AIM OF THE TASK ::
For the data below, work out how many lines include the string "joints" and report only the number.

DATA LISTING ::
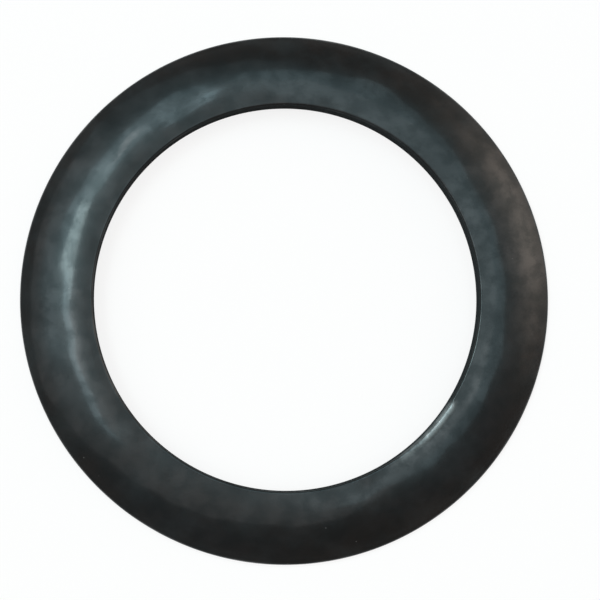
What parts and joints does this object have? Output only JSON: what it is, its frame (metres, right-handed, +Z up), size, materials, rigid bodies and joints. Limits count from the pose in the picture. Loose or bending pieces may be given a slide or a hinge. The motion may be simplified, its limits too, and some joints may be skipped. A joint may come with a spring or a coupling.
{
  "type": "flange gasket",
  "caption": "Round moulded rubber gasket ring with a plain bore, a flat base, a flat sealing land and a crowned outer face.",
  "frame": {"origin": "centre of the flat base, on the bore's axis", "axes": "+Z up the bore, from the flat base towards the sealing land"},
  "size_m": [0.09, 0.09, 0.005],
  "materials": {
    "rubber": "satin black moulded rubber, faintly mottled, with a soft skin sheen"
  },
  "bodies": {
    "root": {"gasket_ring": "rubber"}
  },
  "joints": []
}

* * *

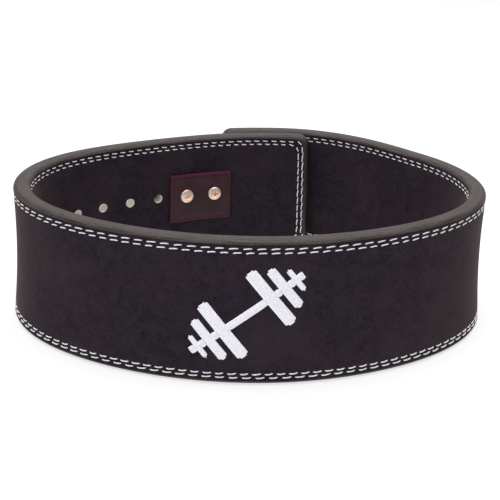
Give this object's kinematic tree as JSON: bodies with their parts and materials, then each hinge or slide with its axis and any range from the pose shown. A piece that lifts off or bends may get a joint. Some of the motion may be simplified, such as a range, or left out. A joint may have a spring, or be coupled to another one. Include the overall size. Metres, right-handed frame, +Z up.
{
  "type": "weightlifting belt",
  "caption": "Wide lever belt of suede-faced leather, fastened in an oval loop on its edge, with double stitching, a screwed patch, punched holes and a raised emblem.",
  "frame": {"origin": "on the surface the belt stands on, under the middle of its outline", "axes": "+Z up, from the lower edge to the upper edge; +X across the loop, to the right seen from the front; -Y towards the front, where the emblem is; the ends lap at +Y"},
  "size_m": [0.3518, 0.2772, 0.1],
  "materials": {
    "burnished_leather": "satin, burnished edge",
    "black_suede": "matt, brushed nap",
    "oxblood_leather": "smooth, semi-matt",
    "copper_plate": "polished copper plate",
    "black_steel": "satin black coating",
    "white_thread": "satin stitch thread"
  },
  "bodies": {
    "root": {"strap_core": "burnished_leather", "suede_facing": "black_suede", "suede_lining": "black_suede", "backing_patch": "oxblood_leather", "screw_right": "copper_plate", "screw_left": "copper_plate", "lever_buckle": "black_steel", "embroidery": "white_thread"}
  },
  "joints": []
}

---

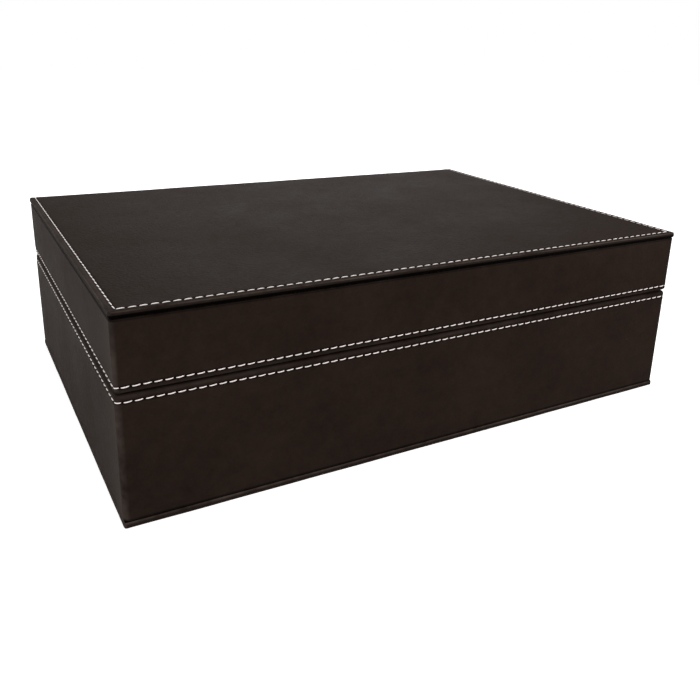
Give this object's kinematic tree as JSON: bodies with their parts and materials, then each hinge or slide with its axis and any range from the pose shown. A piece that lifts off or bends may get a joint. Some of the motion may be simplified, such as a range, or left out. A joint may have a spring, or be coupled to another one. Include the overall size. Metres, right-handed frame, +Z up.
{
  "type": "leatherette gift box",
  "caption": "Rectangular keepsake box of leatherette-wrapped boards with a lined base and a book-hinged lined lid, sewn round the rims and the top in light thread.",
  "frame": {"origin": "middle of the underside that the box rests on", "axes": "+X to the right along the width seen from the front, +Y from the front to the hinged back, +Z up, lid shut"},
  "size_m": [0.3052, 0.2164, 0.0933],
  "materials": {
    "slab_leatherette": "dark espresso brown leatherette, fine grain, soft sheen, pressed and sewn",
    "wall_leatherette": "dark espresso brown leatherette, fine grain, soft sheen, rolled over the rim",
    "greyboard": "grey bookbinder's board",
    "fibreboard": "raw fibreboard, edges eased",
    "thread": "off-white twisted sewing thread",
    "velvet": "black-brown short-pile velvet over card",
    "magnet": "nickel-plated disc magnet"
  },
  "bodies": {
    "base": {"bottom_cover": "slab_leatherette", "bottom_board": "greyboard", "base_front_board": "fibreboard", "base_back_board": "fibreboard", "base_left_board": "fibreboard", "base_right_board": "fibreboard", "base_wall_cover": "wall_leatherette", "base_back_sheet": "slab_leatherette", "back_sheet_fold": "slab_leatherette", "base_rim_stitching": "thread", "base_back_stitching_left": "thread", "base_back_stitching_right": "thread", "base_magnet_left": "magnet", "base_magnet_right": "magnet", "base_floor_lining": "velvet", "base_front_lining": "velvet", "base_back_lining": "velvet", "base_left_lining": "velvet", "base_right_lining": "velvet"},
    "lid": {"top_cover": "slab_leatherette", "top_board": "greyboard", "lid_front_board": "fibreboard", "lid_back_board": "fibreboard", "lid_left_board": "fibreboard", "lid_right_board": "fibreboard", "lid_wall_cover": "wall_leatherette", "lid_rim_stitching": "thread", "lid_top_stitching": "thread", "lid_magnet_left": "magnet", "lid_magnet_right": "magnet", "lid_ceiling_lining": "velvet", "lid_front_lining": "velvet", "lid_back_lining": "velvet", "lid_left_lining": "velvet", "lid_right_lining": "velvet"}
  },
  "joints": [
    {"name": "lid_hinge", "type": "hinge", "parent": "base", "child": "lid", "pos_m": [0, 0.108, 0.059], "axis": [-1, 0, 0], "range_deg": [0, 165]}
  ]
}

COMPLETE OUTPUT ::
4